Strategic implication: Reviewers infer a lack of care—and care matters in competitive review environments.

3. Tables and Figures That Obscure Rather Than Clarify

Tables and figures are intended to crystallise theory or evidence. Instead, they are often where formatting discipline breaks down most visibly.

Reviewers frequently flag:

  • Excessive gridlines and visual clutter
  • Missing or incorrectly formatted titles and captions
  • Captions that interpret rather than describe
  • Tables or figures not explicitly referenced in the text

In theory-driven journals, this raises concerns about whether the author can separate data, analysis, and interpretation—a core scholarly skill (American Psychological Association, 2020).
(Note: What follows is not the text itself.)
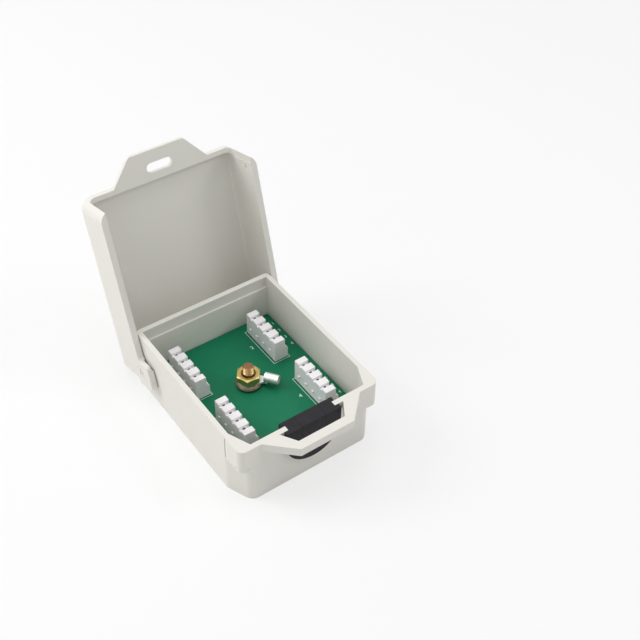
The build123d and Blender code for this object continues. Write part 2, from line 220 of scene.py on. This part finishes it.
# The lid is the second moulding in the same plastic, hinged on the tub's pins and standing open. Its deep
# side walls cover the tub's sides, and its front edge carries the slotted hasp tab.
rounded("lid", "lid_shell", 0.3, shell_plastic, "lid")


# The cable grommet is moulded black rubber, pushed into the U cut-out from inside. Two slit passages
# take the cables, and the rubber is dull with a faint bloom.
rubber = Finish("black_rubber", Specular_IOR_Level=0.22)
bloom = rubber.grain(5, 4)
rubber.feed(Base_Color=rubber.blend(bloom, (0.010, 0.010, 0.013, 1), (0.024, 0.023, 0.028, 1)),
            Roughness=0.48 + bloom * 0.18)
rubber.relief(rubber.grain(0.35, 2), 0.03, 0.7)
rounded("cable_grommet", "grommet_rubber", 0.04, rubber, "tub", segments=1)


# The board is glass-epoxy with a green solder mask on both faces. It rests on the tub's posts and
# is clamped by the ground stud.
mask_green = Finish("green_solder_mask", Specular_IOR_Level=0.25)
weave = mask_green.grain(0.5, 2, (1, 8, 1)) + mask_green.grain(0.5, 2, (8, 1, 1))
patch = mask_green.grain(18, 2)
mottle = patch * 0.8 + weave * 0.1
mask_green.feed(Base_Color=mask_green.blend(mottle, (0.0008, 0.142, 0.064, 1), (0.003, 0.198, 0.094, 1)),
                Roughness=0.36 + patch * 0.1)
mask_green.relief(weave, 0.015, 0.5)
rounded("circuit_board", "board_panel", 0.08, mask_green, "tub", segments=1)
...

Strategic implication: Poorly formatted visuals undermine claims of analytical rigour.

4. Citation and Reference List Inconsistencies

Few things are more immediately visible to reviewers than citation errors. Experts in the field notice these instantly.

Common issues include:

  • In-text citations missing from the reference list
  • Reference list entries never cited in the text
  • Incorrect capitalisation, italics, or punctuation
  • Inconsistent author names or publication years

These errors cast doubt on the manuscript’s accuracy and credibility, particularly in theory-heavy work where precision is non-negotiable (Ridley, 2012).

Strategic implication: Citation errors erode trust before the argument is even assessed.

5. Ignoring Journal-Specific Submission Instructions

Every journal has idiosyncratic requirements—word limits, anonymisation rules, abstract structure, figure placement. Reviewers expect these to be followed without exception.

Typical failures include:

  • Exceeding word limits
  • Including identifying information in blind review manuscripts
  • Using prohibited elements (e.g. footnotes, numbered sections)
  • Ignoring journal-specific abstract or formatting rules

Editors frequently use compliance as a screening mechanism, particularly at the desk-review stage (Sage Publications, 2024).

Strategic implication: Non-compliance signals weak journal targeting and reduces editorial goodwill.

Why Formatting Matters More Than Ever

In contemporary academic publishing, formatting errors are no longer seen as administrative oversights. They are interpreted as signals of research readiness.

Well-formatted manuscripts:

  • Are read more generously
  • Encounter less reviewer friction
  • Move more efficiently through editorial workflows

Conversely, poorly formatted papers increase cognitive load for reviewers—often unconsciously biasing evaluations against the author.

The Write.studio Platform

For academic writing platforms, formatting is not a peripheral feature. It is a core trust mechanism between author, reviewer, and journal.

Write.studio:

  • Enforces journal-specific heading hierarchies; but the user needs to ensure the hierarchy reflects the argument in an orderly manner.
  • Provides citation–reference consistency set to the journal's preferred style.
  • Formats Figure and Table captions according to the journal's preferred style; but the user needs to ensure all captions are descriptive (not informative) and referred to in the text.
  • Table format is applied using the journal's preferred style.

Reduce avoidable rejection risk with write.studio

Final thoughts

Formatting is part of the scholarly argument. It signals seriousness, competence, and respect for disciplinary norms.

In an era of increasing submission volumes and shrinking reviewer capacity, authors who treat formatting as integral—not cosmetic—gain a quiet but meaningful advantage.

References

American Psychological Association (2020) Publication Manual of the American Psychological Association. 7th edn. Washington, DC: APA.

Belcher, W.L. (2019) Writing Your Journal Article in Twelve Weeks. 2nd edn. Chicago: University of Chicago Press.

Day, R.A. and Gastel, B. (2012) How to Write and Publish a Scientific Paper. 7th edn. Cambridge: Cambridge University Press.

Ridley, D. (2012) The Literature Review: A Step-by-Step Guide for Students. 2nd edn. London: Sage.

Sage Publications (2024) Journal Author Gateway: Manuscript Preparation Guidelines. London: Sage.